Для более просвещенного и закаленного зрителя в укромном зале малоэтажки начал свою просветительскую работу свердловский Фильмофонд. Каждую неделю в самой непринужденной атмосфере и по-спартански простом окружении здесь на старой
кинопленке показывают подзабытую или, напротив, всюду прославленную классику Франко Дзеффирелли, Иштвана Сабо и Эрнста Любича. Список не длинен, но он хотя бы есть. Есть и другие театры, в которых драматурги пытаются создать не только всех устраивающее прочтение классики, но и новое, импровизационное и вдохновляющее хотя бы самих создателей искусство. Таков «Коляда-театр», основанный любимцем зарубежных критиков Николаем Колядой. В старом бревенчатом доме, с живописно выставленными у фасада отслужившими свое стульями и креслами, с коряжистым деревом напротив входа, увешанным повязанными посетителями и случайными прохожими ленточками «во исполнение желаний», со стоящим неподалеку «колядоскопом» — желтой крохотной будочкой, заглянув в узкую щелку которой можно увидеть настоящее кукольное представление. И нескончаемы восторженные перешептывания проходящих мимо этого закутка ожившей городской сказки. Непрерывен и восхищенный гомон в «Телеклубе» — местной музыкальной площадке, единственной, на которой проходят концерты привозных звезд актуальной электронной и рок-музыки. В просторном бывшем производственном цеху на окраине города сквозь сигаретный дым и спиртовые пары со сцены льется энергетика, все еще способная перевернуть если не весь, то хотя бы внутренний мир подрастающих сидов и нэнси.

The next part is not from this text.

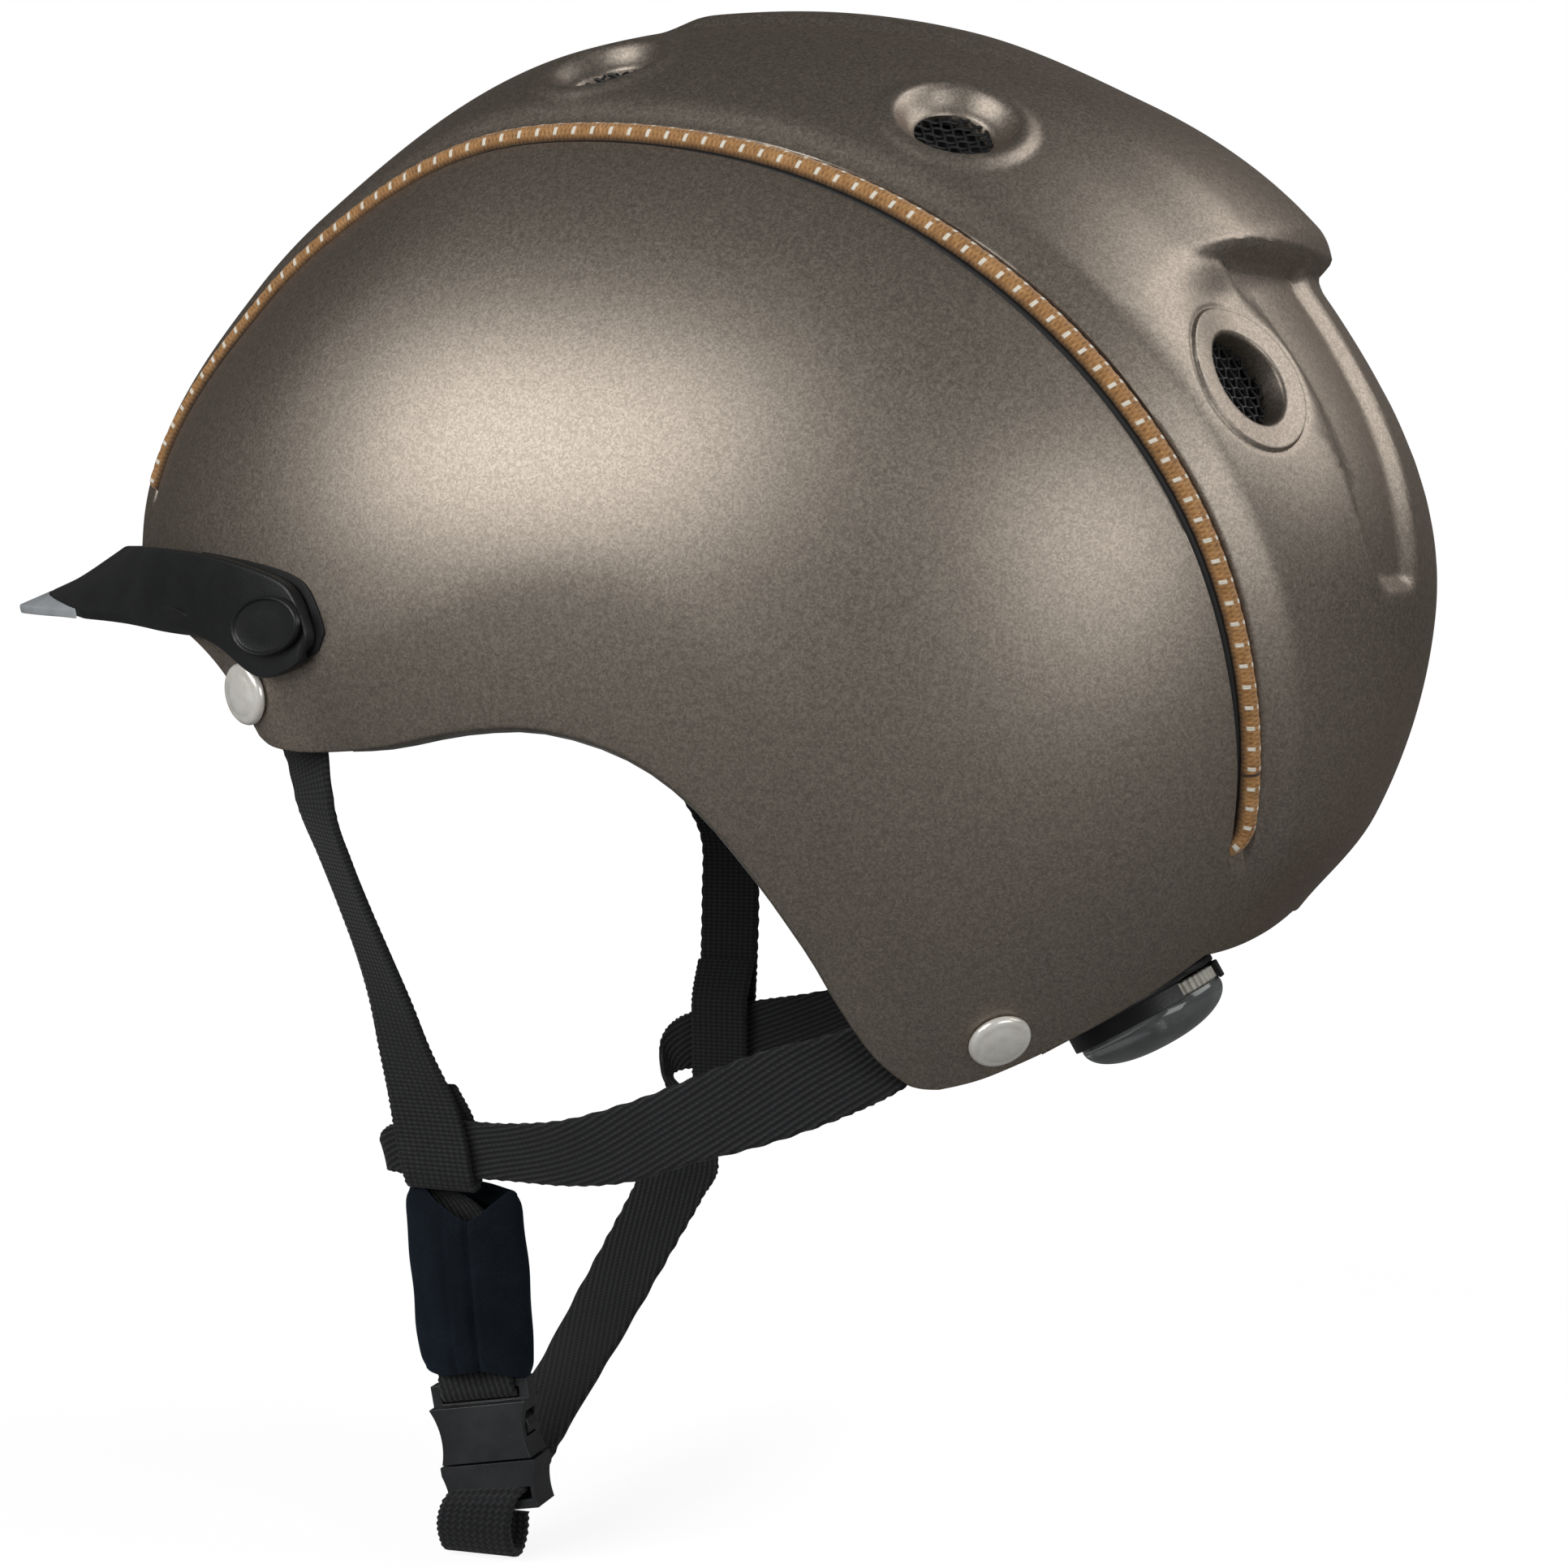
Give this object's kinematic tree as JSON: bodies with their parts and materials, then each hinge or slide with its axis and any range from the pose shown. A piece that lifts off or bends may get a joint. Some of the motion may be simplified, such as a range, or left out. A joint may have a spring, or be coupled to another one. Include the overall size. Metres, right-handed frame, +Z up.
{
  "type": "riding helmet",
  "caption": "Riding helmet with piped shell, dished vents, clip-on visor, foam liner, rack-and-dial fit ring and side-release chin harness.",
  "frame": {"origin": "middle of the head opening, level with the ears", "axes": "-Y to the front, +X to the wearer's left, +Z up"},
  "size_m": [0.214, 0.3042, 0.3089],
  "materials": {
    "shell_paint": "satin metallic taupe paint on moulded plastic",
    "foam": "moulded foam, dark grey",
    "edge_trim": "soft light grey edge trim",
    "piping": "tan braided cord",
    "visor_black": "fine matte black soft plastic",
    "visor_smoke": "grey translucent plastic",
    "dark_plastic": "moulded black nylon",
    "nickel": "polished nickel plate",
    "webbing": "black woven webbing",
    "sleeve_fabric": "navy black knitted fabric over padding",
    "buckle_black": "moulded black acetal",
    "pad_fabric": "charcoal brushed fabric over foam",
    "dial_ring": "off-white moulded plastic",
    "dial_smoke": "smoky translucent plastic",
    "steel": "plated steel screw"
  },
  "bodies": {
    "root": {"outer_shell": "shell_paint", "foam_liner": "foam", "rim_trim": "edge_trim", "piping_left": "piping", "piping_right": "piping", "visor": "visor_black", "visor_tip": "visor_smoke", "visor_caps": "dark_plastic", "visor_studs": "dark_plastic", "rivet_caps": "nickel", "rivet_posts": "nickel", "rivet_washers": "nickel", "front_strap_left": "webbing", "front_strap_right": "webbing", "rear_strap_left": "webbing", "rear_strap_right": "webbing", "adjuster_tail": "webbing", "chin_sleeve": "sleeve_fabric", "buckle_socket": "buckle_black", "buckle_plug": "buckle_black", "brow_pad": "pad_fabric", "crown_pad": "pad_fabric", "side_pad_left": "pad_fabric", "side_pad_right": "pad_fabric", "ring_band_left": "dark_plastic", "ring_band_right": "dark_plastic", "band_snaps": "dark_plastic", "yoke": "dark_plastic", "cradle": "dark_plastic", "cradle_cover": "dark_plastic", "dial_screw": "steel"},
    "dial": {"pinion": "dark_plastic", "dial_grip": "dial_ring", "dial_cap": "dial_smoke"},
    "rack_slide_left": {"rack_left": "dark_plastic"},
    "rack_slide_right": {"rack_right": "dark_plastic"},
    "prong_front": {"buckle_prong_front": "buckle_black"},
    "prong_rear": {"buckle_prong_rear": "buckle_black"}
  },
  "joints": [
    {"name": "dial_turn", "type": "hinge", "parent": "root", "child": "dial", "pos_m": [0, 0.0775, -0.037], "axis": [0, 0.5, -0.866], "range_deg": [0, 114]},
    {"name": "left_rack", "type": "slide", "parent": "root", "child": "rack_slide_left", "axis": [-1, 0, 0], "range_m": [0, 0.01]},
    {"name": "right_rack", "type": "slide", "parent": "root", "child": "rack_slide_right", "axis": [1, 0, 0], "range_m": [0, 0.01]},
    {"name": "front_prong", "type": "hinge", "parent": "root", "child": "prong_front", "pos_m": [0.058, -0.04707, -0.12948], "axis": [-1, 0, 0], "range_deg": [0, 8], "stiffness_Nm_per_rad": 0.05},
    {"name": "rear_prong", "type": "hinge", "parent": "root", "child": "prong_rear", "pos_m": [0.058, -0.03426, -0.12722], "axis": [1, 0, 0], "range_deg": [0, 8], "stiffness_Nm_per_rad": 0.05}
  ],
  "couplings": [
    {"joint": "left_rack", "follows": "dial_turn", "m_per_rad": 0.0049975},
    {"joint": "right_rack", "follows": "dial_turn", "m_per_rad": 0.0049975}
  ]
}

Эти едва заметные в шумной какофонии робкие, но чистые звуки и составляют симфонию большого города — для каждого свою. Ее можно услышать, стоя в том самом заветном средоточии духа города, на его окруженной бронзовыми исполинами оси. И только оттуда, сидя высоко, глядя далеко, можно увидеть какой-нибудь ключевой символ Екатеринбурга. Для кого-то это недостроенная телевизионная вышка, местная «нехорошая квартира» или другая, закрытая (правда, только для непосвященных) водонапорная Белая башня, для кого-то — выстроенный второпях на волне возрождения РПЦ Храм-на-Крови — ХХС для провинциалов. Вариантов много. Но наиболее ценной и говорящей сама за себя представляется метафора снесенных корпусов Свердловской киностудии, на месте которых возрос торгово-офисный комплекс, будто в издевку нареченный прежним названием — «Синема-Центр».

В поисках Небесного Ленинграда истоптали петербуржские улицы, излазали подземные катакомбы поэты и мистики. И определенно его нашли. Бродить по четко распланированным улицам Екатеринбурга, видеть помятые памятные таблички о рыцарях науки и искусства, раскидывать пожухлые листья на кладбищах живых, вчитываться в найденные краеведческие летописи, пытаться разглядеть то, что и назовешь Небесным Свердловском, — задача непростая.

Но вполне достойная юнгеровского «das abenteuerliche Herz» — сердца искателя приключений. Которого, как бы он ни открещивался сам, все еще ждет этот город.